# First planted tank advice



## Unhallowed (Sep 12, 2011)

Ok, I'm slowly setting up a 10gal tank for the purpose of learning the ins and outs of plants. And to get some nice looking plants to put in my more showy tank

It's going to be low light, I already have some java fern and moss(mostly moss).
Don't want co2, I have a small filter for current and cleaning and all that.

I need nitrates right? Easiest way is to have some fish I'm assuming.
Was going to pick up some danios, they're cheap and easy. Was thinking shrimp as well, for no other reason than they look cool and the gf likes em.
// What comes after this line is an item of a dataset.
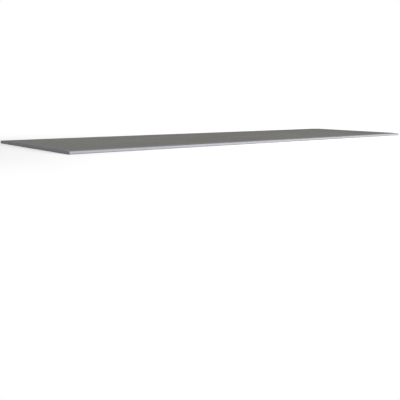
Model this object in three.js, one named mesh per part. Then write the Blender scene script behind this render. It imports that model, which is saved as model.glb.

What else do I need to get, do, watch for, etc?
There seems to be as many opinions as there are people on the various web pages I've looked at. And I really have no clue where to go from here haha.


----------



## PaulCheung (Apr 18, 2011)

If you just have java moss and java fern, you don't need anything. They will grow will very little light. You don't need worry about the nitrates either.


----------



## jobber (May 14, 2010)

There's tons of information on this forum to help you achieve the level of satisfaction you desire in your planted tank.

Here are some links within this forum which will give you some more information to growing your planted tank:
Plants/Algae/Ferts/EI/CO2/Lighting - Aquarium Forum - Fish Forum - BCAQUARIA
http://www.bcaquaria.com/forum/plants-algae-ferts-ei-co2-lighting-13/basic-guide-carbon-dioxide-81/
http://www.bcaquaria.com/forum/plants-algae-ferts-ei-co2-lighting-13/intro-ei-estimated-index-82/
http://www.bcaquaria.com/forum/plants-algae-ferts-ei-co2-lighting-13/basic-guide-lighting-13/

And if you're looking for plants to buy, you take a look at the plant classified section where members sell clippings and extra plants they have grown:
http://www.bcaquaria.com/forum/freshwater-plants-classifieds-26/

However, if you decide you want new plants that are sterilized, you can pick them up from Canadian Aquatics (who is a sponsor on this forum):
http://www.bcaquaria.com/forum/cana...sue-cultured-plant-sale-september-19th-14806/
http://www.canadianaquatics.com/stock/stock.htm

Good luck with the planted tank...and welcome to BCA!


----------



## TomC (Apr 21, 2010)

Definitely invest in a timer for the lights. I recommend trying excel flourish to get things started. It speeds growth up.


----------